▶ **Given data**
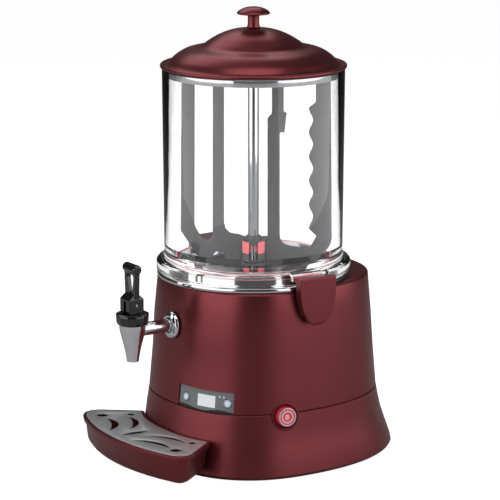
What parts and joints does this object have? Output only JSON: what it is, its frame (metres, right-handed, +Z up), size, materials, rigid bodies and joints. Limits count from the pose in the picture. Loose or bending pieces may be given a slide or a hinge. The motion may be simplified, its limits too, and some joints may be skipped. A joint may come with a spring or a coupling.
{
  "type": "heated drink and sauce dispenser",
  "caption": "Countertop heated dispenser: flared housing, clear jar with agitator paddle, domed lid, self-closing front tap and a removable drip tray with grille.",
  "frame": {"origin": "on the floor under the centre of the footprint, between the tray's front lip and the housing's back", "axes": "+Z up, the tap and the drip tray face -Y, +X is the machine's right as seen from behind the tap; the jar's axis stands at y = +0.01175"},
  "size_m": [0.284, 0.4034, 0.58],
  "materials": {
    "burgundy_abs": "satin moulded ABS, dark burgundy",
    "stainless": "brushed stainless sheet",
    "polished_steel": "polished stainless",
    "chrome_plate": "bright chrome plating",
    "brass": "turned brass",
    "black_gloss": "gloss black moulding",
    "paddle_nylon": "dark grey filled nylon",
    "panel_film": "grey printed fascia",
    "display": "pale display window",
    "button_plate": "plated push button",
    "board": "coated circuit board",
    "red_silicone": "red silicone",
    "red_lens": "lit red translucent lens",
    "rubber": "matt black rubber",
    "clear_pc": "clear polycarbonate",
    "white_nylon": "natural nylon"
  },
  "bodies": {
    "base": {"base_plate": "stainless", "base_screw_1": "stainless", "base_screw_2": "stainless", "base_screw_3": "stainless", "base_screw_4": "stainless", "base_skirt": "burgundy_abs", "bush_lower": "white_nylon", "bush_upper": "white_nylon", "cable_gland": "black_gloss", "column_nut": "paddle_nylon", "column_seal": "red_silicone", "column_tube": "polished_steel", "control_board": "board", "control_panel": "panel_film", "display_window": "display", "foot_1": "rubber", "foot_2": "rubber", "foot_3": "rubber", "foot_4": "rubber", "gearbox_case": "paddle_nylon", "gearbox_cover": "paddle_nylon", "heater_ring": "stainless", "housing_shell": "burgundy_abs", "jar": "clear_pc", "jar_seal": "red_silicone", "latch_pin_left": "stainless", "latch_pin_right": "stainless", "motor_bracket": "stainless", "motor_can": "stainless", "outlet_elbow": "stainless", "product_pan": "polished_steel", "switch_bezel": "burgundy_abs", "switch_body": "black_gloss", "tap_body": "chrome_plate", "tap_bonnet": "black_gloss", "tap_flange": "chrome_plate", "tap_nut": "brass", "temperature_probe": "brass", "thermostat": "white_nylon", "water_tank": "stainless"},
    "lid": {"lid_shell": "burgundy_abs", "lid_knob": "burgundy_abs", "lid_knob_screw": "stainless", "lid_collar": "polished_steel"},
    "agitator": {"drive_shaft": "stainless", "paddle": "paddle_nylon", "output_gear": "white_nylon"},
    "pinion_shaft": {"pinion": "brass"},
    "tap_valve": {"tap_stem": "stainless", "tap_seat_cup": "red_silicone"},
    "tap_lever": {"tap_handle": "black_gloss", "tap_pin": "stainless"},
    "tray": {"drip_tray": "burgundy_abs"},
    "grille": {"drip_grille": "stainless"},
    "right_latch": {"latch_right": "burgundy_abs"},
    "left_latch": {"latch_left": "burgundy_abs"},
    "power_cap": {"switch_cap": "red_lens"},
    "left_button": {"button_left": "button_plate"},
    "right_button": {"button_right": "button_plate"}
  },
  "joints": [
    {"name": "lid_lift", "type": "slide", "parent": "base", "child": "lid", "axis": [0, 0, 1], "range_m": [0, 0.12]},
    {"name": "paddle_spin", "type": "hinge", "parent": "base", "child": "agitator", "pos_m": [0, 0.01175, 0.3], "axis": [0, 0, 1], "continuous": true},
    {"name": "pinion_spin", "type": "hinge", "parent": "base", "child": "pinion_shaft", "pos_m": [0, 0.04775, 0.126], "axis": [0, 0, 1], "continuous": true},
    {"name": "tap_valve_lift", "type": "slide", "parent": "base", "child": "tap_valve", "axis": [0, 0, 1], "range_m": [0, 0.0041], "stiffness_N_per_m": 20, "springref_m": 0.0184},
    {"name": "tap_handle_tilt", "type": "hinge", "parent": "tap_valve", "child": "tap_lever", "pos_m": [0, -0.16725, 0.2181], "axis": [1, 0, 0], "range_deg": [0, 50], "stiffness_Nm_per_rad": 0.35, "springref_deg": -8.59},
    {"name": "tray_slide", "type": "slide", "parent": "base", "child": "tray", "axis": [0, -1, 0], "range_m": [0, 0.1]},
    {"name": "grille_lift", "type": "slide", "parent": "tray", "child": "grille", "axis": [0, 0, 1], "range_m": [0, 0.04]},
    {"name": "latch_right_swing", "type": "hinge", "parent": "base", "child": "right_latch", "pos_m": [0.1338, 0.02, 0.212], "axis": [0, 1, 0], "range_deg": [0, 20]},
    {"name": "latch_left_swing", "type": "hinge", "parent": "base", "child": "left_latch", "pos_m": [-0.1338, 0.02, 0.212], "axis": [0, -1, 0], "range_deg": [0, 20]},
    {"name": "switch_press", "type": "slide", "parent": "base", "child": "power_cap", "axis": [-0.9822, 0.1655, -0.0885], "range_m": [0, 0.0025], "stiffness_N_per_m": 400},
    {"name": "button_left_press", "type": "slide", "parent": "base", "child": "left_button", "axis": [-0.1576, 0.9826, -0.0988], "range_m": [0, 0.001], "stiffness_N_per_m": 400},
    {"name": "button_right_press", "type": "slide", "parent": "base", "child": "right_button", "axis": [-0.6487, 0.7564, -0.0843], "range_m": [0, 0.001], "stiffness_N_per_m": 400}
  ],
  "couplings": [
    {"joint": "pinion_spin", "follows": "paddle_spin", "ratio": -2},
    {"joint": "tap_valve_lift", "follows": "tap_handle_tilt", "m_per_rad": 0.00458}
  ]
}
--
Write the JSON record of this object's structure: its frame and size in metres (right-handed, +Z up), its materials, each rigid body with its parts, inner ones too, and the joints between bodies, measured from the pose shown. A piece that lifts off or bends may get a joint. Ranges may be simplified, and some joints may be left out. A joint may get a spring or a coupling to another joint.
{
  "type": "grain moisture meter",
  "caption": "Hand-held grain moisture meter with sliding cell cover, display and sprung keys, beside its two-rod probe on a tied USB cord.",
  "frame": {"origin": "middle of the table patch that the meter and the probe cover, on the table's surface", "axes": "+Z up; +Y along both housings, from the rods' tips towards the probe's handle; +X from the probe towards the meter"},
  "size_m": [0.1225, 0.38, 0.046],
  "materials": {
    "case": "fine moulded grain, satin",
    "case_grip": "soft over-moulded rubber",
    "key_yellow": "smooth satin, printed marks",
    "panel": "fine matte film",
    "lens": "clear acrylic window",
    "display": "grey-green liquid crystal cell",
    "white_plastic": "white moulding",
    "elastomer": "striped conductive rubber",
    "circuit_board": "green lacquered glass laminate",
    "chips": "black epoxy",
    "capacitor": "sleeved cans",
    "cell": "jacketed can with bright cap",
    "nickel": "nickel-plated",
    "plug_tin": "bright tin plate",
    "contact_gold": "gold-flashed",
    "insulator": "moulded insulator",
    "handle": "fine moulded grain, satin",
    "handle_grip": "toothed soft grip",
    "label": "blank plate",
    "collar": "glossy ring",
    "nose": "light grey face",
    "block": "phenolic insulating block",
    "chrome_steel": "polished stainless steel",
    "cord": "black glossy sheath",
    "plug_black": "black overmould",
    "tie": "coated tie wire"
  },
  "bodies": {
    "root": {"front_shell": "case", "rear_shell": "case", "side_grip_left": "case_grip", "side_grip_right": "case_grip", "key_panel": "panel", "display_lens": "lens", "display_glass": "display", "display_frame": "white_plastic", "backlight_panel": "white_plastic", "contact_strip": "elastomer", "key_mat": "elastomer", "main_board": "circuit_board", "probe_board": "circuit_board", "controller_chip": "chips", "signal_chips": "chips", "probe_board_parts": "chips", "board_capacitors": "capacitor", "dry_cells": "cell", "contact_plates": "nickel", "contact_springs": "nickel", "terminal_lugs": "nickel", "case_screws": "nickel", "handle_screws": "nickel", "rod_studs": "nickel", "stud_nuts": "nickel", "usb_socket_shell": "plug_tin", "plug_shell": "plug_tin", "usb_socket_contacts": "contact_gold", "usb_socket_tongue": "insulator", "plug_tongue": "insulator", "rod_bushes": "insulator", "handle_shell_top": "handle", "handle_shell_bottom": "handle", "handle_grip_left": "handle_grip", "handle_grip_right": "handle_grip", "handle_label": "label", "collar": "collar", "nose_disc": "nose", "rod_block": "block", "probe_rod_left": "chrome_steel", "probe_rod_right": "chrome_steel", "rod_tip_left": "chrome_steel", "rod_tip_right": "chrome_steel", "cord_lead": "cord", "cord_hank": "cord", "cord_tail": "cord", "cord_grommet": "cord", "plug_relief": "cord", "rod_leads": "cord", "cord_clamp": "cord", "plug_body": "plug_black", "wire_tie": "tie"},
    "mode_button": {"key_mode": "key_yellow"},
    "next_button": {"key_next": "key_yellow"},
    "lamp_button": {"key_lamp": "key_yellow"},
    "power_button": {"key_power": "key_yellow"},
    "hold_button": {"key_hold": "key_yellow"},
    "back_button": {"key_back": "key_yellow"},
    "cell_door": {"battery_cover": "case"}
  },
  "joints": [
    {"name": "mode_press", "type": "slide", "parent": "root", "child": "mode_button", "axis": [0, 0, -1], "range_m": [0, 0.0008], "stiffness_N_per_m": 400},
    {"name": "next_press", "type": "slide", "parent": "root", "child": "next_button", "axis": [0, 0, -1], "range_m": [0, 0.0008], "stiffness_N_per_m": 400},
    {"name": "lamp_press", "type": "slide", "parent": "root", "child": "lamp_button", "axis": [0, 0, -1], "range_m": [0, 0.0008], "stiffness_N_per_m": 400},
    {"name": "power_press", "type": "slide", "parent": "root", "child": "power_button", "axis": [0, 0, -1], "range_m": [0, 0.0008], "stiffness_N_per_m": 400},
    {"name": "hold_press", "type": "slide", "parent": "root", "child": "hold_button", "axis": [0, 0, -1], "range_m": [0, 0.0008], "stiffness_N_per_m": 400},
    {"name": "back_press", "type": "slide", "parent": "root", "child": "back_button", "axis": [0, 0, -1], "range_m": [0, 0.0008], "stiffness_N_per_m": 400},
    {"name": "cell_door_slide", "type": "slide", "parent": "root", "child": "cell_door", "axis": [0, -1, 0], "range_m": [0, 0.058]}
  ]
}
==
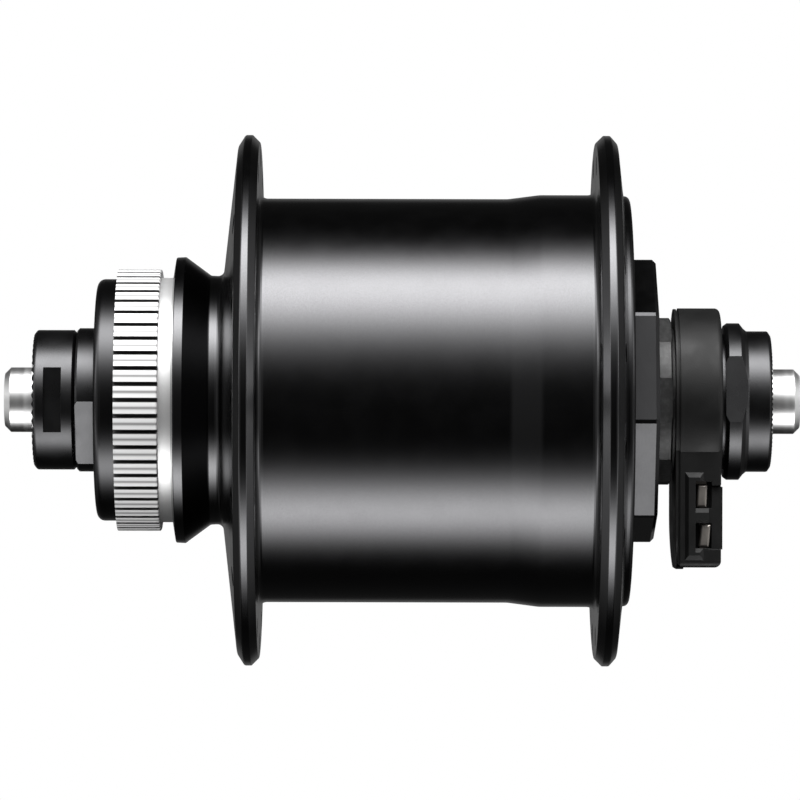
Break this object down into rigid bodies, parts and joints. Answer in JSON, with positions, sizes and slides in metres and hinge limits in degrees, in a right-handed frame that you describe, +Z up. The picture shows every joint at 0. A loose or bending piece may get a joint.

▶ **Requirements**
Look through the listing and extract every line with "handed" in it.

▶ **Answer to this problem**
What parts and joints does this object have? Output only JSON: what it is, its frame (metres, right-handed, +Z up), size, materials, rigid bodies and joints. Limits count from the pose in the picture. Loose or bending pieces may be given a slide or a hinge. The motion may be simplified, its limits too, and some joints may be skipped. A joint may come with a spring or a coupling.
Write the JSON record of this object's structure: its frame and size in metres (right-handed, +Z up), its materials, each rigid body with its parts, inner ones too, and the joints between bodies, measured from the pose shown. A piece that lifts off or bends may get a joint. Ranges may be simplified, and some joints may be left out. A joint may get a spring or a coupling to another joint.
Break this object down into rigid bodies, parts and joints. Answer in JSON, with positions, sizes and slides in metres and hinge limits in degrees, in a right-handed frame that you describe, +Z up. The picture shows every joint at 0. A loose or bending piece may get a joint.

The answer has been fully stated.